PROBLEM DESCRIPTION
Copy out each line of the material below with no changes.

INPUT MATERIAL
* START *

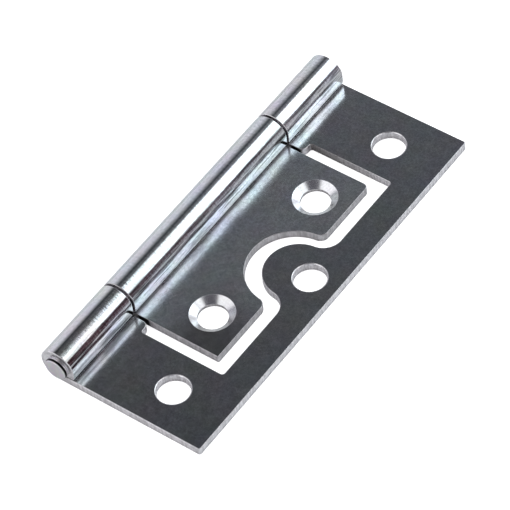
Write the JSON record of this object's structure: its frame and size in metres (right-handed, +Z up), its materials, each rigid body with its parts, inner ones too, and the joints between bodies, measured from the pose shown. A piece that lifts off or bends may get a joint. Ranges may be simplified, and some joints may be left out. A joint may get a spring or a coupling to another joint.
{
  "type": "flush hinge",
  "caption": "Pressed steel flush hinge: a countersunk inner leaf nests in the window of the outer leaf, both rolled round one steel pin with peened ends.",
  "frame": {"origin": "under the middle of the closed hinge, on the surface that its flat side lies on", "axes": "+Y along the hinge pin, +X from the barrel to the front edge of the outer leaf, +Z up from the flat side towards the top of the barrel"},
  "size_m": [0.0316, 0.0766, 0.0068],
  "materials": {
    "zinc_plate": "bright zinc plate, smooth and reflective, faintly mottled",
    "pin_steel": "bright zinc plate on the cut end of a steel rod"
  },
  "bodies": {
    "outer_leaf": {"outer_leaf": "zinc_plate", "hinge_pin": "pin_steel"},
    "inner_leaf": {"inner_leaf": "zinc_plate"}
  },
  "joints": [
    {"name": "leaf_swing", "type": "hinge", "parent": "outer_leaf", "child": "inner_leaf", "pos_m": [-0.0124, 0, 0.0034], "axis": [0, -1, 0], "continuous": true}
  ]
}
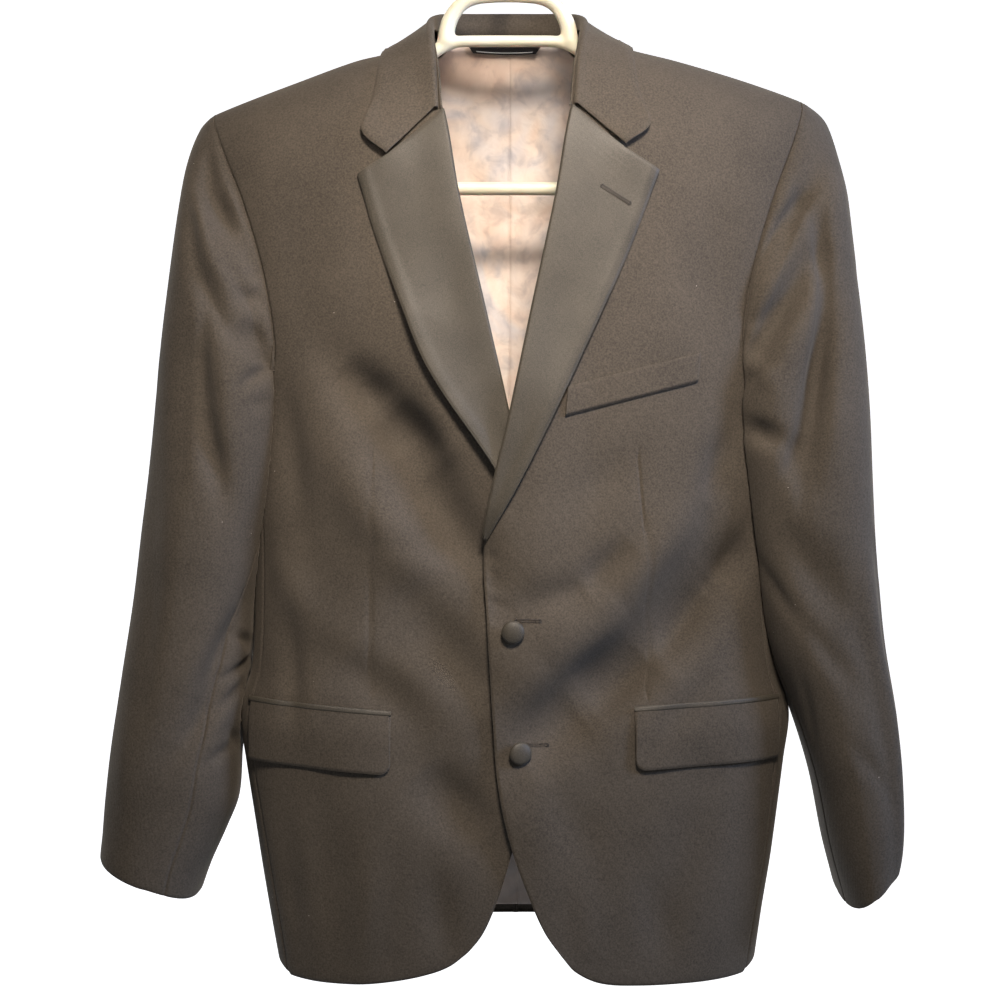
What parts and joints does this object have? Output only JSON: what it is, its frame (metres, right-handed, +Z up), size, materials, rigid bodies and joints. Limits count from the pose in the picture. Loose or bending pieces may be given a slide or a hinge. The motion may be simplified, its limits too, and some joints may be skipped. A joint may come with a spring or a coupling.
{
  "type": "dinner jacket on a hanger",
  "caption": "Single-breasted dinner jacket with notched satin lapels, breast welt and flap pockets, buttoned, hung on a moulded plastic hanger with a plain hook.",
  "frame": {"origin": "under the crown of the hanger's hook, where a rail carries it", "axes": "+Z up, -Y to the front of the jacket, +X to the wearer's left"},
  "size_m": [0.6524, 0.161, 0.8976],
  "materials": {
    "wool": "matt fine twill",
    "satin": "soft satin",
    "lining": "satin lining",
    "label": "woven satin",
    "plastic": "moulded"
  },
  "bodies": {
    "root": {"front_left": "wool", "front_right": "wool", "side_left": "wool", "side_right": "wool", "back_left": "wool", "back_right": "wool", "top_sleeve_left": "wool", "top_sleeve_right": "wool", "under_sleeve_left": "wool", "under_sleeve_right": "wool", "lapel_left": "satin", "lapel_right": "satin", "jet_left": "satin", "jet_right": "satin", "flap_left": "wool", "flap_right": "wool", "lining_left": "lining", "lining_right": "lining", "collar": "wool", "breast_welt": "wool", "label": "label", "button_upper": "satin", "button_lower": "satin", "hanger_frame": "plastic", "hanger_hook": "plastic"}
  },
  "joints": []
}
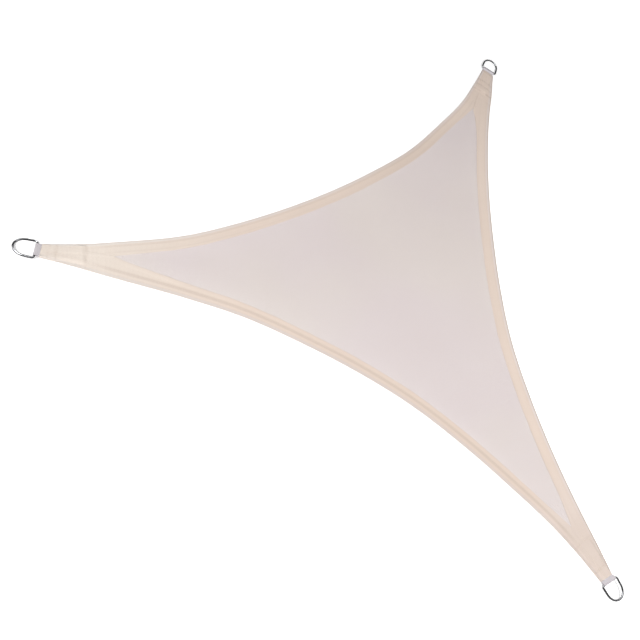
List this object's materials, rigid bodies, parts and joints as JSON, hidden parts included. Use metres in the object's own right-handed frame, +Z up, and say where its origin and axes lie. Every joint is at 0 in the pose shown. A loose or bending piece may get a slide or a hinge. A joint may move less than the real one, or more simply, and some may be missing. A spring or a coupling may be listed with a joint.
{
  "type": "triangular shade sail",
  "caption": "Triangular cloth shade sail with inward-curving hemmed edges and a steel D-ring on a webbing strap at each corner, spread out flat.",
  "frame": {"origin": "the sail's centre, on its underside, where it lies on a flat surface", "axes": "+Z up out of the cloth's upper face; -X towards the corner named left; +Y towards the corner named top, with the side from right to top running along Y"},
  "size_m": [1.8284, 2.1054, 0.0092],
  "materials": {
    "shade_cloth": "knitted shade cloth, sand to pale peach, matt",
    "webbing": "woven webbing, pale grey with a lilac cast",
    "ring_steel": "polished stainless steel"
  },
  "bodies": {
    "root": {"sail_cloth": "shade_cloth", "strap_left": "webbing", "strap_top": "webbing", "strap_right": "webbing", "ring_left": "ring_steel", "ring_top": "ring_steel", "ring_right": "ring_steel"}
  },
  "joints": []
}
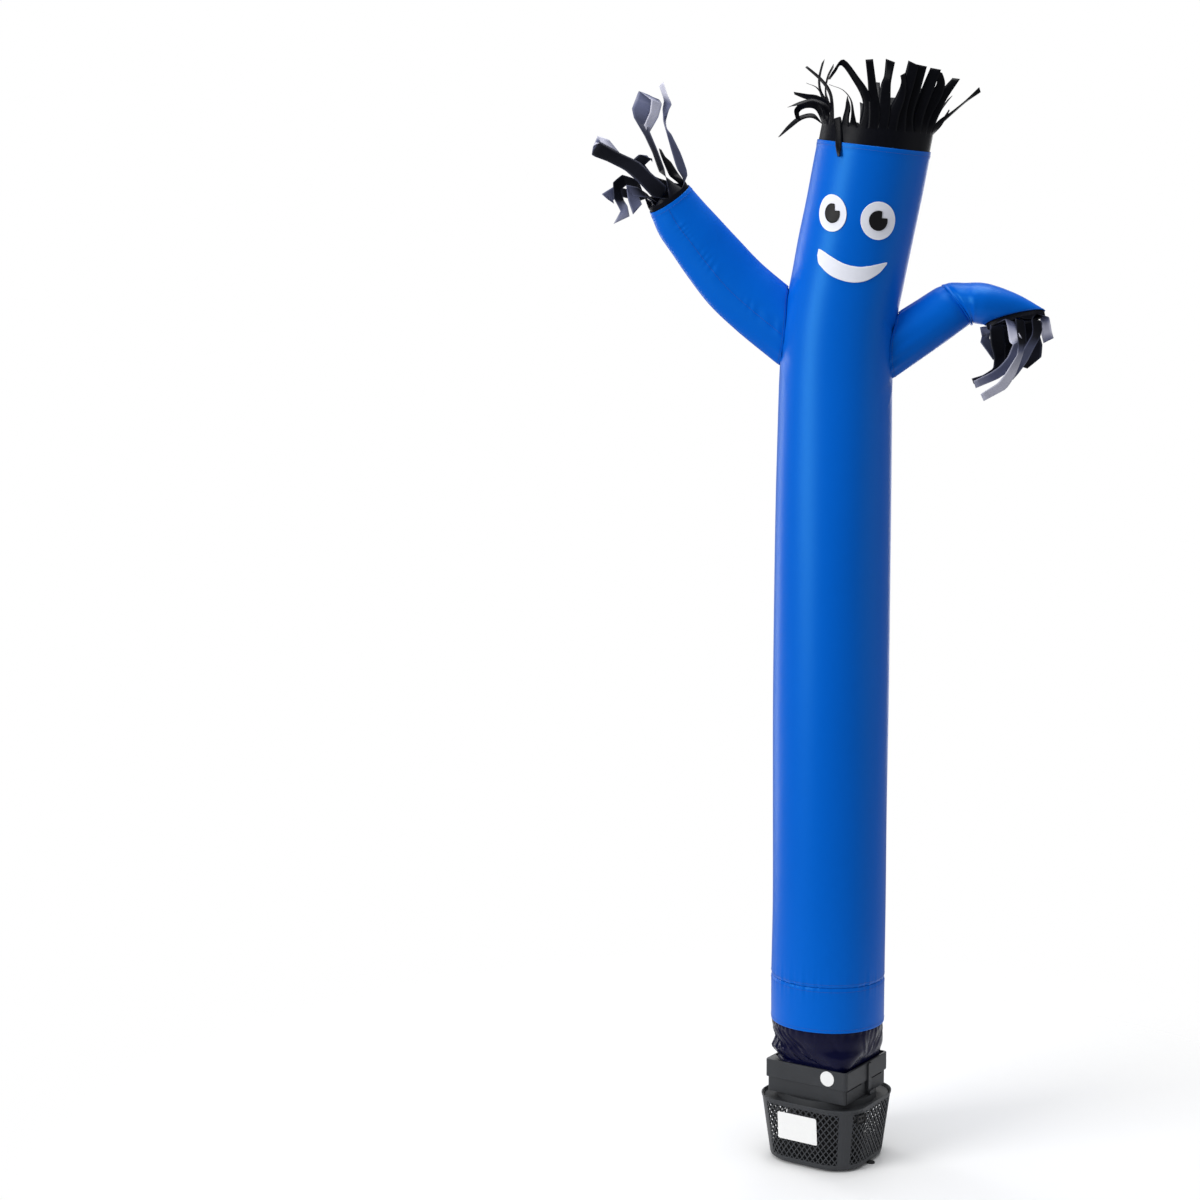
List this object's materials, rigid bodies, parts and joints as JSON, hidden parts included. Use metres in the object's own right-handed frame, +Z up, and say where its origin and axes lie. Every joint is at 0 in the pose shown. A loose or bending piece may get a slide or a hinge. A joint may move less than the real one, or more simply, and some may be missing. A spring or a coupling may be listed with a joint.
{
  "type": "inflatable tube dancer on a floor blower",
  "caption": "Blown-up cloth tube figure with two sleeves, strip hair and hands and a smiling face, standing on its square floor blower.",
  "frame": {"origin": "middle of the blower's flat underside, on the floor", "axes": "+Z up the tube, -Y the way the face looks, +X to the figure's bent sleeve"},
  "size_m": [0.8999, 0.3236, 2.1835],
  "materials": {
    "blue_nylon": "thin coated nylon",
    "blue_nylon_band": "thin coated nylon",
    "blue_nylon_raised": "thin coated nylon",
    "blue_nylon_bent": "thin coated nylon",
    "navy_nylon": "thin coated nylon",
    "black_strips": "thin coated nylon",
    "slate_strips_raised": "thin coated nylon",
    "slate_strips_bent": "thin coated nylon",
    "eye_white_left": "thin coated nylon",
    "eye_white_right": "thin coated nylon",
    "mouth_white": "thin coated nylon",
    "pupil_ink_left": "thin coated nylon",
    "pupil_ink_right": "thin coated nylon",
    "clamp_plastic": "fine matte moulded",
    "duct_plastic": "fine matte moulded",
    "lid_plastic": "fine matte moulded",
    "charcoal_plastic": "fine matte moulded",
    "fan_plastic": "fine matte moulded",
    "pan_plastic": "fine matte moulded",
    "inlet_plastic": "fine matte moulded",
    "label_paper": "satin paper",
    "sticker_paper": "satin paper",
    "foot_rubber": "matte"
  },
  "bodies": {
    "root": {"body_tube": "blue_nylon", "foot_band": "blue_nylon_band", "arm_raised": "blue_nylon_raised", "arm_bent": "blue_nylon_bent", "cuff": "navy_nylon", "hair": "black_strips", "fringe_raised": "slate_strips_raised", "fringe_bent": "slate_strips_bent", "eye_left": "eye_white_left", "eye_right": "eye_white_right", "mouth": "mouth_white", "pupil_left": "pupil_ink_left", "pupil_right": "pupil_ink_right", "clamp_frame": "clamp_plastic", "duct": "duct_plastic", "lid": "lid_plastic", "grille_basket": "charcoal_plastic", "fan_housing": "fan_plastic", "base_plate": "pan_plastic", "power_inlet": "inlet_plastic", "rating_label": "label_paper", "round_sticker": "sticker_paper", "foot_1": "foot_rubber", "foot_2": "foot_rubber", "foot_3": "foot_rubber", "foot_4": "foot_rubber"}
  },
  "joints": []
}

* END *

THE RESULT
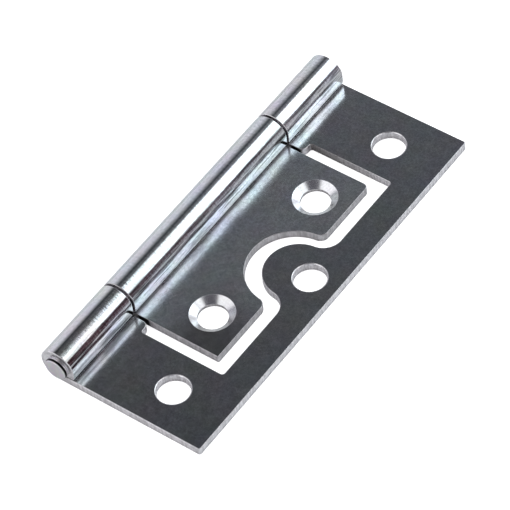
Write the JSON record of this object's structure: its frame and size in metres (right-handed, +Z up), its materials, each rigid body with its parts, inner ones too, and the joints between bodies, measured from the pose shown. A piece that lifts off or bends may get a joint. Ranges may be simplified, and some joints may be left out. A joint may get a spring or a coupling to another joint.
{
  "type": "flush hinge",
  "caption": "Pressed steel flush hinge: a countersunk inner leaf nests in the window of the outer leaf, both rolled round one steel pin with peened ends.",
  "frame": {"origin": "under the middle of the closed hinge, on the surface that its flat side lies on", "axes": "+Y along the hinge pin, +X from the barrel to the front edge of the outer leaf, +Z up from the flat side towards the top of the barrel"},
  "size_m": [0.0316, 0.0766, 0.0068],
  "materials": {
    "zinc_plate": "bright zinc plate, smooth and reflective, faintly mottled",
    "pin_steel": "bright zinc plate on the cut end of a steel rod"
  },
  "bodies": {
    "outer_leaf": {"outer_leaf": "zinc_plate", "hinge_pin": "pin_steel"},
    "inner_leaf": {"inner_leaf": "zinc_plate"}
  },
  "joints": [
    {"name": "leaf_swing", "type": "hinge", "parent": "outer_leaf", "child": "inner_leaf", "pos_m": [-0.0124, 0, 0.0034], "axis": [0, -1, 0], "continuous": true}
  ]
}
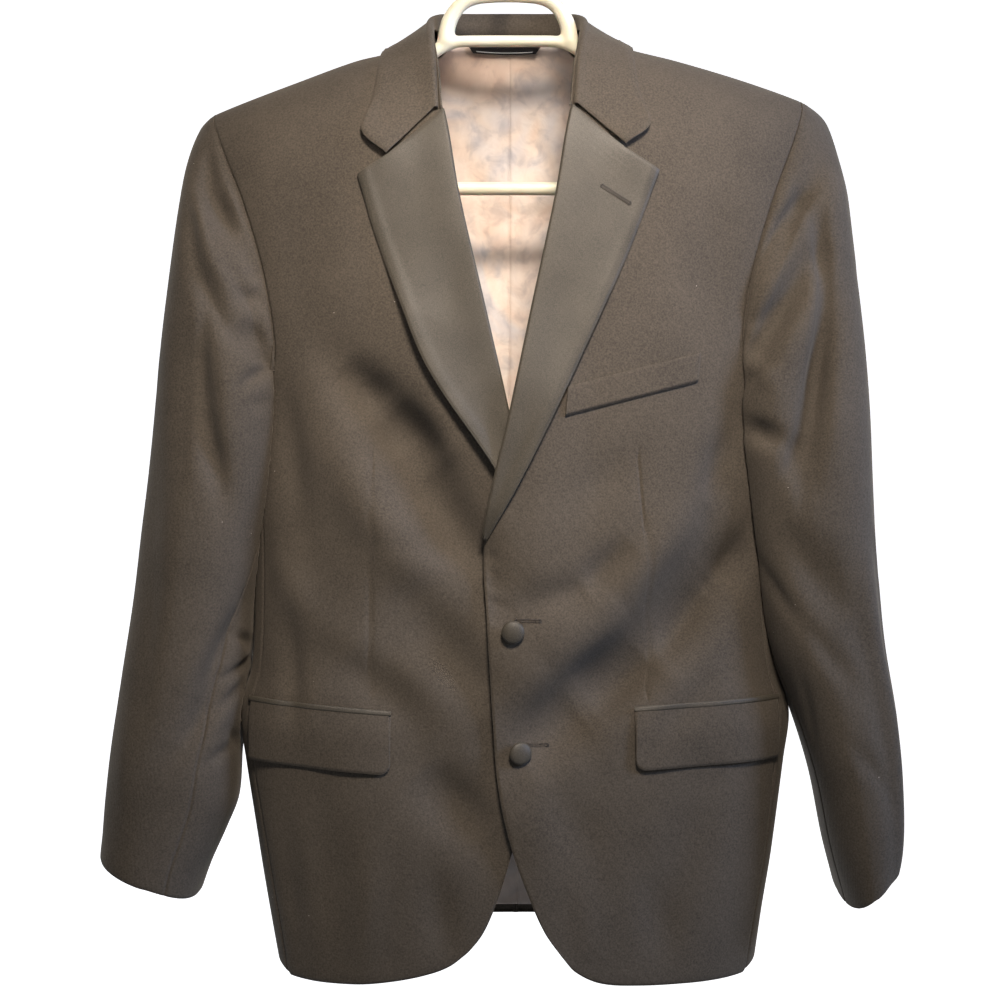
What parts and joints does this object have? Output only JSON: what it is, its frame (metres, right-handed, +Z up), size, materials, rigid bodies and joints. Limits count from the pose in the picture. Loose or bending pieces may be given a slide or a hinge. The motion may be simplified, its limits too, and some joints may be skipped. A joint may come with a spring or a coupling.
{
  "type": "dinner jacket on a hanger",
  "caption": "Single-breasted dinner jacket with notched satin lapels, breast welt and flap pockets, buttoned, hung on a moulded plastic hanger with a plain hook.",
  "frame": {"origin": "under the crown of the hanger's hook, where a rail carries it", "axes": "+Z up, -Y to the front of the jacket, +X to the wearer's left"},
  "size_m": [0.6524, 0.161, 0.8976],
  "materials": {
    "wool": "matt fine twill",
    "satin": "soft satin",
    "lining": "satin lining",
    "label": "woven satin",
    "plastic": "moulded"
  },
  "bodies": {
    "root": {"front_left": "wool", "front_right": "wool", "side_left": "wool", "side_right": "wool", "back_left": "wool", "back_right": "wool", "top_sleeve_left": "wool", "top_sleeve_right": "wool", "under_sleeve_left": "wool", "under_sleeve_right": "wool", "lapel_left": "satin", "lapel_right": "satin", "jet_left": "satin", "jet_right": "satin", "flap_left": "wool", "flap_right": "wool", "lining_left": "lining", "lining_right": "lining", "collar": "wool", "breast_welt": "wool", "label": "label", "button_upper": "satin", "button_lower": "satin", "hanger_frame": "plastic", "hanger_hook": "plastic"}
  },
  "joints": []
}
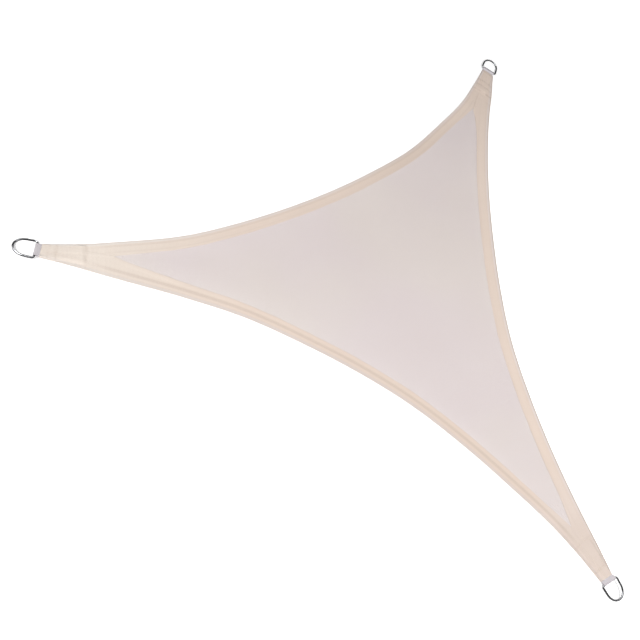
List this object's materials, rigid bodies, parts and joints as JSON, hidden parts included. Use metres in the object's own right-handed frame, +Z up, and say where its origin and axes lie. Every joint is at 0 in the pose shown. A loose or bending piece may get a slide or a hinge. A joint may move less than the real one, or more simply, and some may be missing. A spring or a coupling may be listed with a joint.
{
  "type": "triangular shade sail",
  "caption": "Triangular cloth shade sail with inward-curving hemmed edges and a steel D-ring on a webbing strap at each corner, spread out flat.",
  "frame": {"origin": "the sail's centre, on its underside, where it lies on a flat surface", "axes": "+Z up out of the cloth's upper face; -X towards the corner named left; +Y towards the corner named top, with the side from right to top running along Y"},
  "size_m": [1.8284, 2.1054, 0.0092],
  "materials": {
    "shade_cloth": "knitted shade cloth, sand to pale peach, matt",
    "webbing": "woven webbing, pale grey with a lilac cast",
    "ring_steel": "polished stainless steel"
  },
  "bodies": {
    "root": {"sail_cloth": "shade_cloth", "strap_left": "webbing", "strap_top": "webbing", "strap_right": "webbing", "ring_left": "ring_steel", "ring_top": "ring_steel", "ring_right": "ring_steel"}
  },
  "joints": []
}
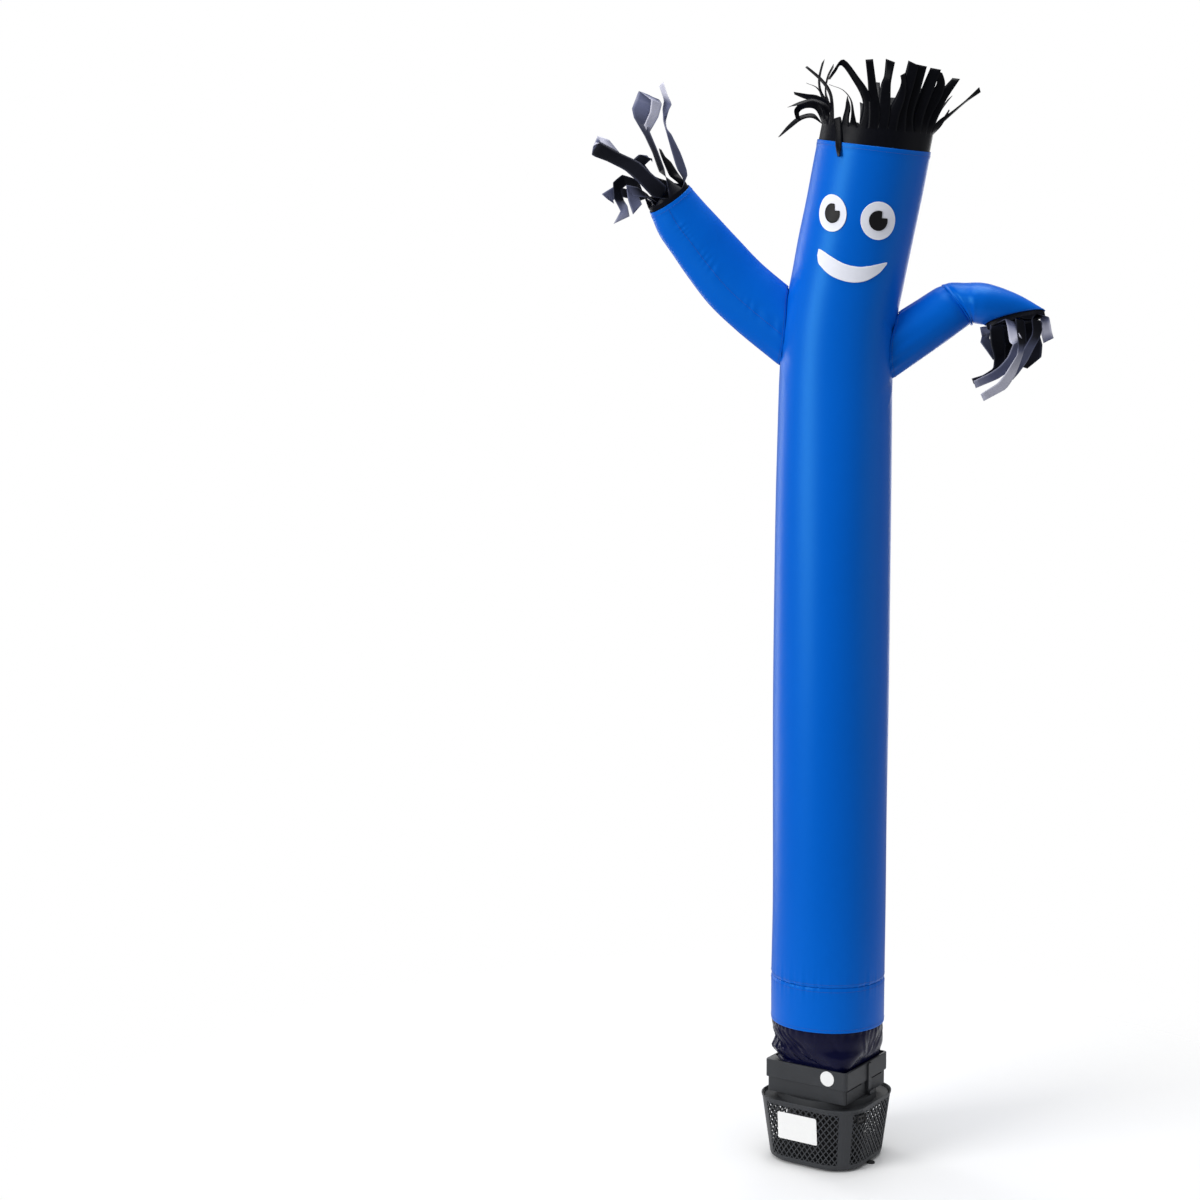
List this object's materials, rigid bodies, parts and joints as JSON, hidden parts included. Use metres in the object's own right-handed frame, +Z up, and say where its origin and axes lie. Every joint is at 0 in the pose shown. A loose or bending piece may get a slide or a hinge. A joint may move less than the real one, or more simply, and some may be missing. A spring or a coupling may be listed with a joint.
{
  "type": "inflatable tube dancer on a floor blower",
  "caption": "Blown-up cloth tube figure with two sleeves, strip hair and hands and a smiling face, standing on its square floor blower.",
  "frame": {"origin": "middle of the blower's flat underside, on the floor", "axes": "+Z up the tube, -Y the way the face looks, +X to the figure's bent sleeve"},
  "size_m": [0.8999, 0.3236, 2.1835],
  "materials": {
    "blue_nylon": "thin coated nylon",
    "blue_nylon_band": "thin coated nylon",
    "blue_nylon_raised": "thin coated nylon",
    "blue_nylon_bent": "thin coated nylon",
    "navy_nylon": "thin coated nylon",
    "black_strips": "thin coated nylon",
    "slate_strips_raised": "thin coated nylon",
    "slate_strips_bent": "thin coated nylon",
    "eye_white_left": "thin coated nylon",
    "eye_white_right": "thin coated nylon",
    "mouth_white": "thin coated nylon",
    "pupil_ink_left": "thin coated nylon",
    "pupil_ink_right": "thin coated nylon",
    "clamp_plastic": "fine matte moulded",
    "duct_plastic": "fine matte moulded",
    "lid_plastic": "fine matte moulded",
    "charcoal_plastic": "fine matte moulded",
    "fan_plastic": "fine matte moulded",
    "pan_plastic": "fine matte moulded",
    "inlet_plastic": "fine matte moulded",
    "label_paper": "satin paper",
    "sticker_paper": "satin paper",
    "foot_rubber": "matte"
  },
  "bodies": {
    "root": {"body_tube": "blue_nylon", "foot_band": "blue_nylon_band", "arm_raised": "blue_nylon_raised", "arm_bent": "blue_nylon_bent", "cuff": "navy_nylon", "hair": "black_strips", "fringe_raised": "slate_strips_raised", "fringe_bent": "slate_strips_bent", "eye_left": "eye_white_left", "eye_right": "eye_white_right", "mouth": "mouth_white", "pupil_left": "pupil_ink_left", "pupil_right": "pupil_ink_right", "clamp_frame": "clamp_plastic", "duct": "duct_plastic", "lid": "lid_plastic", "grille_basket": "charcoal_plastic", "fan_housing": "fan_plastic", "base_plate": "pan_plastic", "power_inlet": "inlet_plastic", "rating_label": "label_paper", "round_sticker": "sticker_paper", "foot_1": "foot_rubber", "foot_2": "foot_rubber", "foot_3": "foot_rubber", "foot_4": "foot_rubber"}
  },
  "joints": []
}